I think as long as your spark is white/blue you don't need to worry about it. It's good to remember that you can survive without the ballast if necessary (say when yours goes bad in the middle of nowhere and you don't have a spare).

Troy
Sarcasm detector, that's a real good invention.

John_Kunkel

Quote from: Troy on August 11, 2011, 10:29:03 AM
The electronic ignition unit always gets full voltage (it needs 12 volts). If you use a good coil - one that can dissipate the heat from constant high voltage - you can generally skip the ballast.

But the (-) side of the coil gets increased voltage without the ballast and the ECU might not be able to handle that.
Pardon me but my karma just ran over your dogma.

Troy

Quote from: John_Kunkel on August 11, 2011, 03:16:22 PM
Quote from: Troy on August 11, 2011, 10:29:03 AM
The electronic ignition unit always gets full voltage (it needs 12 volts).

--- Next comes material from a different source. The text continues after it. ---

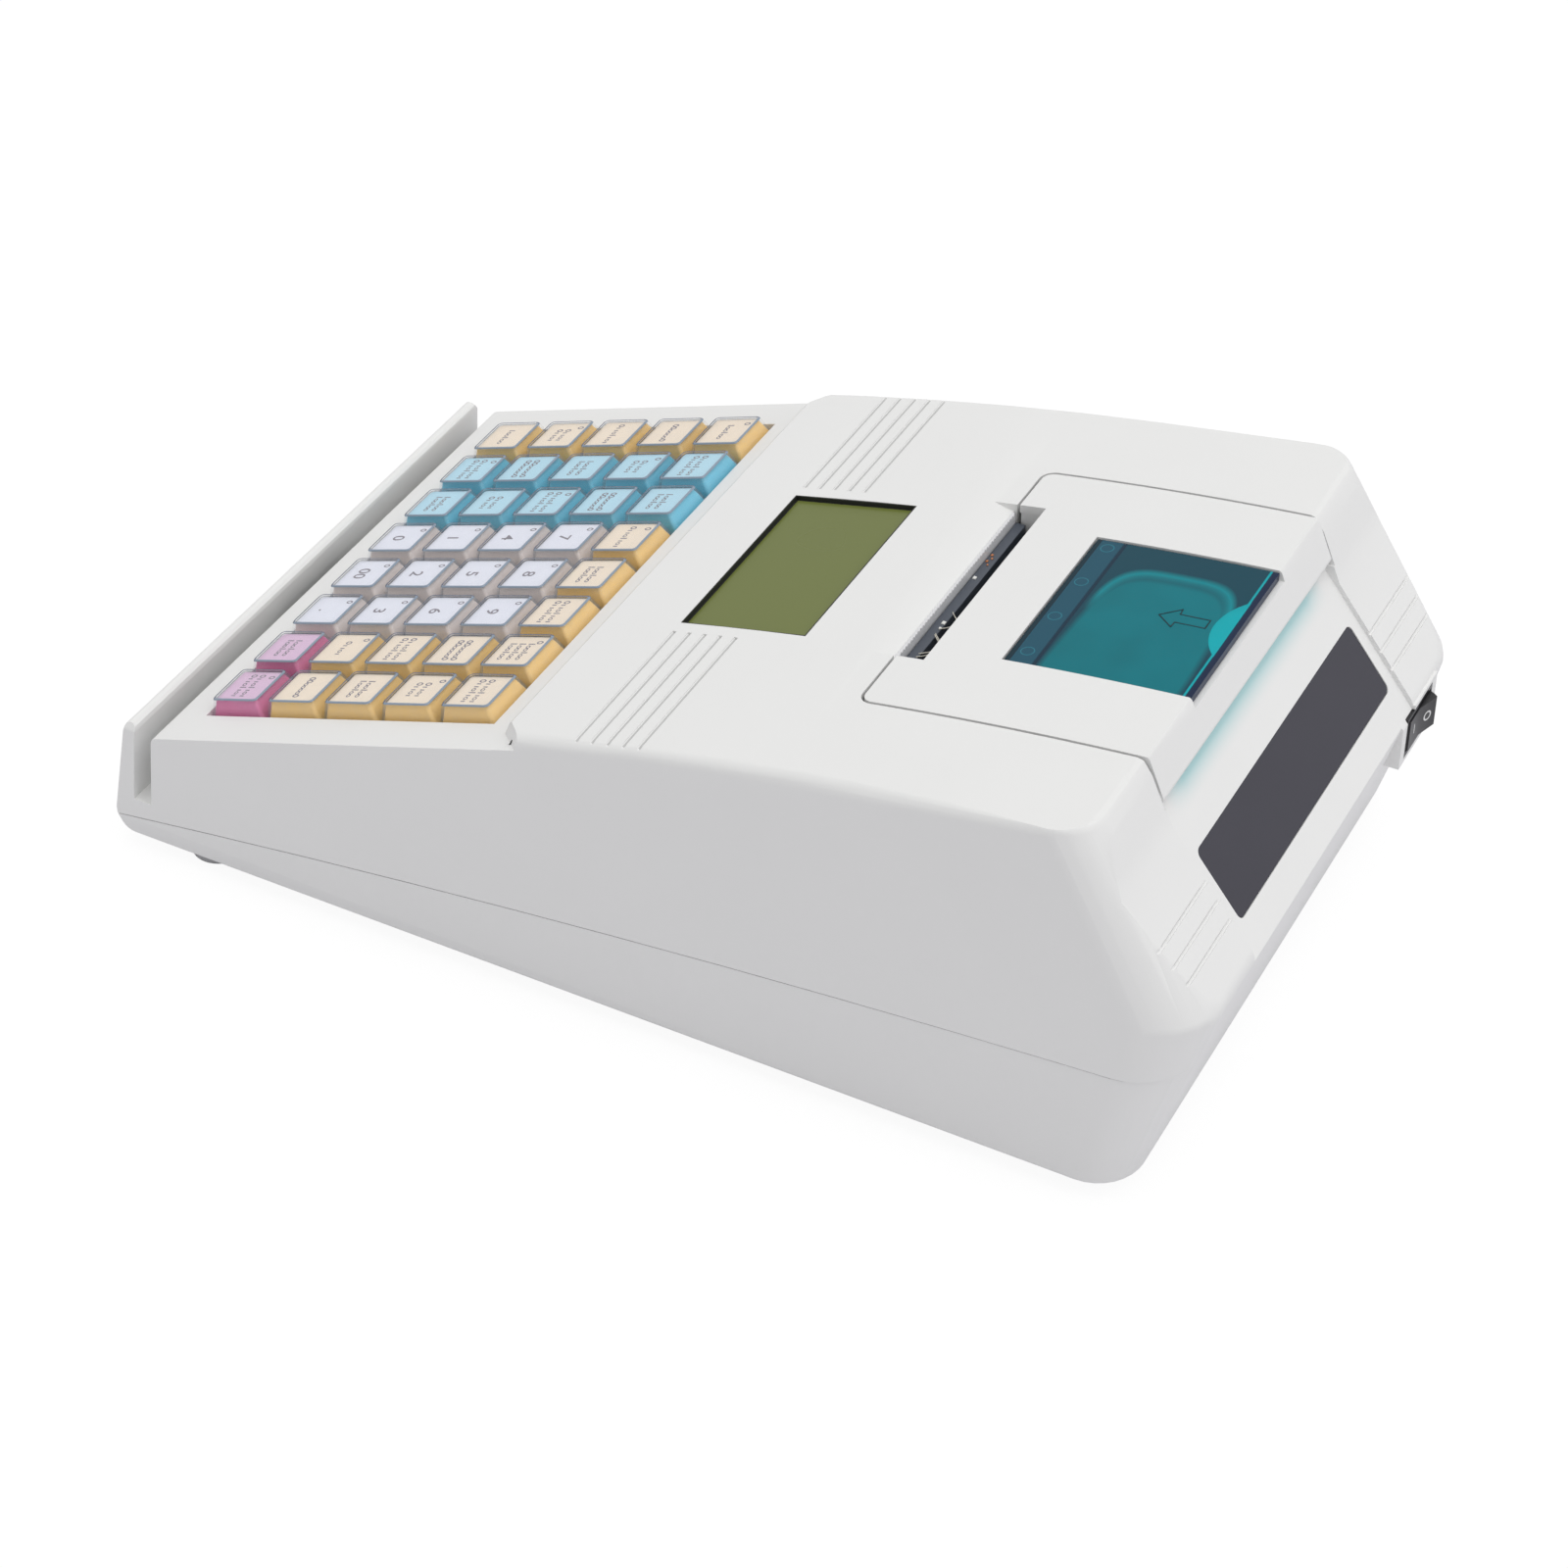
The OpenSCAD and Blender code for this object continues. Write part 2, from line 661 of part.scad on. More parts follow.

If you use a good coil - one that can dissipate the heat from constant high voltage - you can generally skip the ballast.

But the (-) side of the coil gets increased voltage without the ballast and the ECU might not be able to handle that.
So then we're back to *which* electronic ignition box is used? Has any manufacturer published specifications (ie max input/output on each wire)? Everything I'm finding falls under the category of "I've been running it this way for years with no problems". Not exactly scientific.

Here's something I found specific to this thread:
http://www.moparchat.com/forums/archive/index.php?t-68443.html

Reading elsewhere I found that the Mopar Electronic Ignition ballast should be 1.2 ohms (~10 volts to coil?). My stock/original type ballasts show 1.5-1.7 ohms on my multimeter (~8 volts to coil?).

Troy
Sarcasm detector, that's a real good invention.

John_Kunkel


My comment was in reply to your statement "The electronic ignition unit always gets full voltage (it needs 12 volts)." This is true of the Mopar ECU's but not most aftermarket units where the keyed power is only used to turn the unit on...they will work on more/less voltage.

The Mopar ECU also has one pin that gets unreduced battery voltage but my comment referred to the pin that gets reduced voltage through the ballast..if the ballast is eliminated on that setup the higher voltage might damage the ECU.   :shruggy:  The instructions that come with the Mopar electronic conversion kits says the ballast is .5 ohms.

I find that measuring such low resistance values is usually inaccurate due to the resistance in the meter cables...touching the probes together might show .2-.4 ohms which must be deducted from the measured resistance.
Pardon me but my karma just ran over your dogma.

Troy

I see. I have read a lot of topics about electronic ignitions not working right and many times it ends up being a faulty ground or too little voltage to the ECU. I suppose it still makes a difference which combination of parts you use.

I suppose my tester is off because I have three Mopar Electronic Ignition kits and none of the resistors show .5 ohms. The instructions I got don't list a value for the resistor.

Troy
Sarcasm detector, that's a real good invention.